Changed January 26, 2012 05:22PM UTC by rwaldron comment:7

jQuery.param is meant to be used for serializing objects that will be sent to a server - it should be assumed that this means it is limited to circular reference safe values. It's smarter to write code that doesn't make this mistake, then to modify jQuery core and burden all it's other users with the additional file size.

Changed January 28, 2012 07:12PM UTC by gibson042 comment:8

Out of curiosity, would you accept it at half the size?

Changed January 28, 2012 07:17PM UTC by dmethvin comment:9

I think it's more a philosophical thing. Why would we check for this condition and throw an error when we don't do it for many others? What is special about this error?
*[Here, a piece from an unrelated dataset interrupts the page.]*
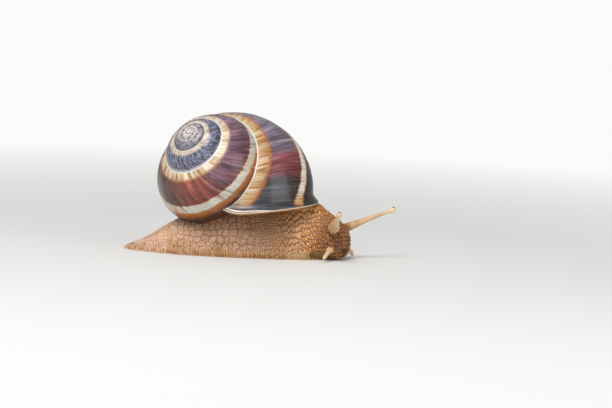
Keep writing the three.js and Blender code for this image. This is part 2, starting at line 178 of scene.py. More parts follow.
def read_rows(items, name, width, kind=float):
    """What a mesh says of all its points or edges, as one row of numbers for each."""
    values = np.empty(len(items) * width, kind)
    items.foreach_get(name, values)
    return values.reshape(-1, width)


def on_floor(mesh, points):
    """Moves a mesh's points to new places in millimetres, none of them below the floor."""
    points[:, 2] = np.maximum(points[:, 2], 0)
    mesh.vertices.foreach_set("co", (points * MM).ravel())
    mesh.update()


def modified(thing, kind, **settings):
    """The mesh that an object has under one modifier."""
    modifier = thing.modifiers.new(kind.lower(), kind)
    for name, value in settings.items():
        setattr(modifier, name, value)
    evaluated = thing.evaluated_get(bpy.context.evaluated_depsgraph_get())
    return bpy.data.meshes.new_from_object(evaluated)


# %% Curves and horns
def bend_points(bend, share):
    """A curve through a root and a tip, drawn towards a third point: (1-t)^2, 2t(1-t) and t^2,
    walked at an even pace."""
    root, middle, tip = (np.array(p) for p in bend)
    t = np.linspace(0, 1, 400)[:, None]
    curve = root * (1 - t) ** 2 + middle * 2 * t * (1 - t) + tip * t * t
    walked = np.concatenate([[0], np.cumsum(np.linalg.norm(np.diff(curve, axis=0), axis=1))])
    return np.stack([np.interp(share, walked / walked[-1], curve[:, i]) for i in range(3)], -1)


def horn_grid(bend, radius, rows, columns):
    """A round tube along such a curve, with its own radius for each share of the way."""
    share = np.linspace(0, 1, rows)
    middle = bend_points(bend, share)
    forward = np.gradient(middle, axis=0)
    forward /= np.linalg.norm(forward, axis=1, keepdims=True)
    side = np.stack([-forward[:, 1], forward[:, 0], 0 * forward[:, 0]], -1)
    side /= np.linalg.norm(side, axis=1, keepdims=True)
    top = np.cross(forward, side)
    around = 2 * np.pi * np.arange(columns) / columns
    ring = side[:, None] * np.cos(around)[:, None] + top[:, None] * np.sin(around)[:, None]
    return middle[:, None] + ring * radius(share)[:, None, None]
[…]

Changed January 28, 2012 07:42PM UTC by jsuder comment:10

I might be biased here, but I'd say it's rather easy to cause this error, because jQuery collections behave just like arrays in most cases (if you print them in the console you can't see any difference), and you might not notice that the thing you got from map() and looks like an array of integers is not a real array. It wouldn't even have to check for every possible circular reference, just if there aren't any jQuery collections inside the passed object, if they are known to be a problem in this case.
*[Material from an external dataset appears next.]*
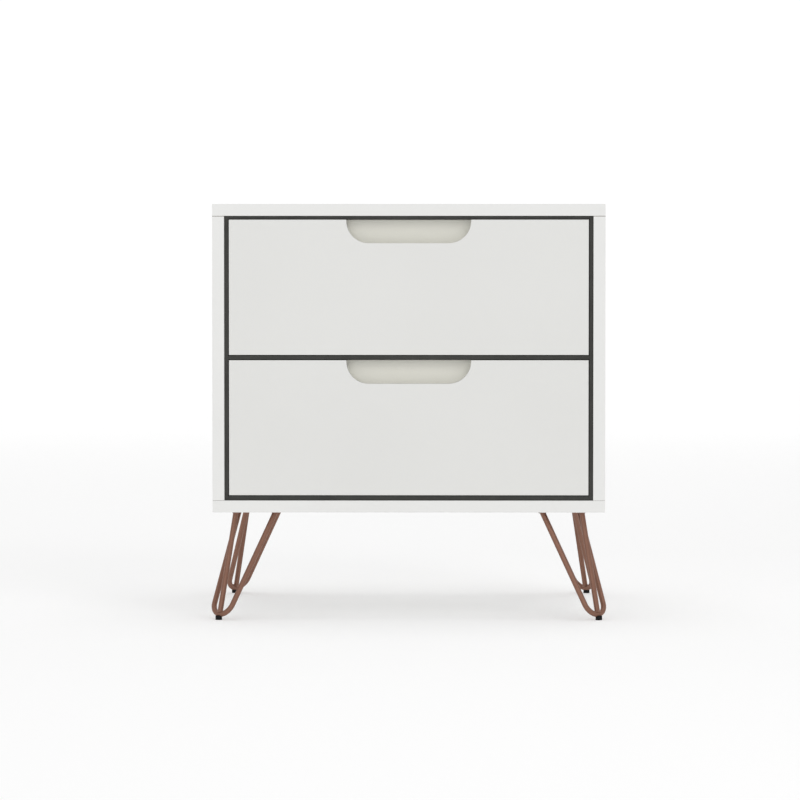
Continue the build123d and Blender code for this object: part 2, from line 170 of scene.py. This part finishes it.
def paint(material, *names):
    """Gives CAD nodes or new pieces their finish."""
    for name in names:
        mesh = bpy.data.objects[name].data
        mesh.materials.clear()
        mesh.materials.append(material)
    print(material.name, "on", len(names), "pieces")


# %% [markdown]
# ## White lacquer
# The boards are sprayed with a satin white lacquer. Sprayed lacquer is never quite flat: it dries in
# a fine orange peel, a tenth of a millimetre wide, and it shines a little more in some places than
# in others. The drawer fronts get the same lacquer a touch rougher, in a slightly darker, greyer white.
#
# The boards are sprayed before they are put together, so the lacquer stops at each joint and a
# hairline of bare board shows there, with painted shade for the shadow in the groove between boards.
# The boards themselves touch, so the hairline is only painted, by height and on the side panels' own
# width. It is 0.7 mm wide, half a millimetre under the top joint, and 0.3 mm wide at the bottom one.

# %% white lacquer
def arithmetic(material, operation, value, *numbers):
    """One step of arithmetic on a value."""
    node = add_node(material, "ShaderNodeMath", operation=operation)
    join(material, value, node.inputs[0])
    for place, number in enumerate(numbers, start=1):
        if isinstance(number, float):
            node.inputs[place].default_value = number
        else:
            join(material, number, node.inputs[place])
    return node.outputs["Value"]


def hairlines(material, colour, joints, beyond):
    """Darkens a colour in thin bands at the given heights, only where |x| is over the last number."""
    place = add_node(material, "ShaderNodeSeparateXYZ")
    join(material, stretched_position(material, (1, 1, 1)), place.inputs["Vector"])
    off_centre = arithmetic(material, "ABSOLUTE", place.outputs["X"])
    over_panel = arithmetic(material, "GREATER_THAN", off_centre, beyond)
    for middle, half_band in joints:
        band = arithmetic(material, "COMPARE", place.outputs["Z"], middle, half_band)
        mix = add_node(material, "ShaderNodeMix", data_type="RGBA")
        mix.inputs["B"].default_value = (*BARE_BOARD_AND_SHADE, 1)
        join(material, arithmetic(material, "MULTIPLY", band, over_panel), mix.inputs["Factor"])
        join(material, colour, mix.inputs["A"])
        colour = mix.outputs["Result"]
    return colour


def lacquer(name, colour, roughness, joints=(), beyond=0.0):
    material = new_finish(name, colour, roughness, specular_ior_level=0.45)
    clouds = noise(material, 5.0)
    cloudy = ramp(material, clouds, tinted(colour, 0.985), colour)
    wire(material, base_color=hairlines(material, cloudy, joints, beyond))
    wire(material, roughness=spread(material, noise(material, 18.0), roughness - 0.04, roughness + 0.04))
    peel = bump(material, noise(material, 700.0, detail=1.0), 0.00004, 0.35)
    wire(material, normal=bump(material, noise(material, 60.0, detail=1.0), 0.00008, 0.25, under=peel))
    return material


CARCASS_WHITE = (0.83, 0.83, 0.815)
FRONT_WHITE = (0.775, 0.775, 0.755)
# The hairline colour is bare board, made dark enough to also be painted shade for the joint groove.
BARE_BOARD_AND_SHADE = (0.16, 0.14, 0.11)
left_low, left_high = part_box("left_side_panel")
LINE_BELOW_TOP_JOINT = 0.0005
TOP_LINE_HALF_WIDTH = 0.00034
BOTTOM_LINE_HALF_WIDTH = 0.00016
CLEAR_OF_THE_OPENING = 0.0001
joint_bands = [(left_high.z - LINE_BELOW_TOP_JOINT, TOP_LINE_HALF_WIDTH),
               (left_low.z, BOTTOM_LINE_HALF_WIDTH)]
carcass_lacquer = lacquer("carcass lacquer", CARCASS_WHITE, 0.42, joint_bands,
                          -left_high.x + CLEAR_OF_THE_OPENING)
front_lacquer = lacquer("drawer front lacquer", FRONT_WHITE, 0.46)
paint(carcass_lacquer, "top_panel", "bottom_panel", "left_side_panel", "right_side_panel")
paint(front_lacquer, "upper_drawer_front", "lower_drawer_front")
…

Also, hanging the browser is a pretty brutal reaction, most errors that you can generate for using the API in a wrong way result in either an exception (with stack trace and/or other details) or nothing happening at all when it should have.

Changed January 28, 2012 07:44PM UTC by gibson042 comment:11

_comment0: That running afoul of it hangs the client in an infinite loop, as opposed to other issues that just yield unexpected results.1327779994325066

Replying to [comment:9 dmethvin]:

I think it's more a philosophical thing. Why would we check for this condition and throw an error when we don't do it for many others? What is special about this error?

That running afoul of it hangs the client in an infinite loop, as opposed to other issues that just yield unexpected results.

Changed January 29, 2012 04:24AM UTC by dmethvin comment:12

So we just need to break it so that passing a jQuery object won't cause a loop? How about this?

https://github.com/dmethvin/jquery/commit/90a5b4486fdcd0a90386723c49df660619bcd534

However, there are clearly an infinite number of other bad inputs that can cause similar problems. Should we guard against those as well? If so, why?

Changed January 29, 2012 05:31AM UTC by gibson042 comment:13

Like you said, it's a philosophical thing. I think API calls should stay on the good side of the halting problem and always terminate. You agreed above, but considered 48 bytes too steep a price for that guarantee. So now I'm asking about 24.

Changed January 29, 2012 05:40AM UTC by rwaldron comment:14

Can't wait for the bugs on this one... "my object has a property called 'jquery' that $.param won't serialize". How about this, try being more accountable for your own code and stop burdening the rest of jQuery users with cruft to protect your programs from YOU.

I'm asking for zero bytes, in return I promise to write smarter programs that don't try to serialize lists of nodes.

Changed January 29, 2012 01:37PM UTC by gibson042 comment:15

jQuery.param ''already'' has special code for differentiating jQuery objects from objects with a ' jquery' property. Not that it's relevant anyway; my PR was for terminating on all input, not for specifically rejecting jQuery.

But if that's how you feel about bad input, why not go all the way? I bet I can save 100 bytes by getting rid ofjQuery.error.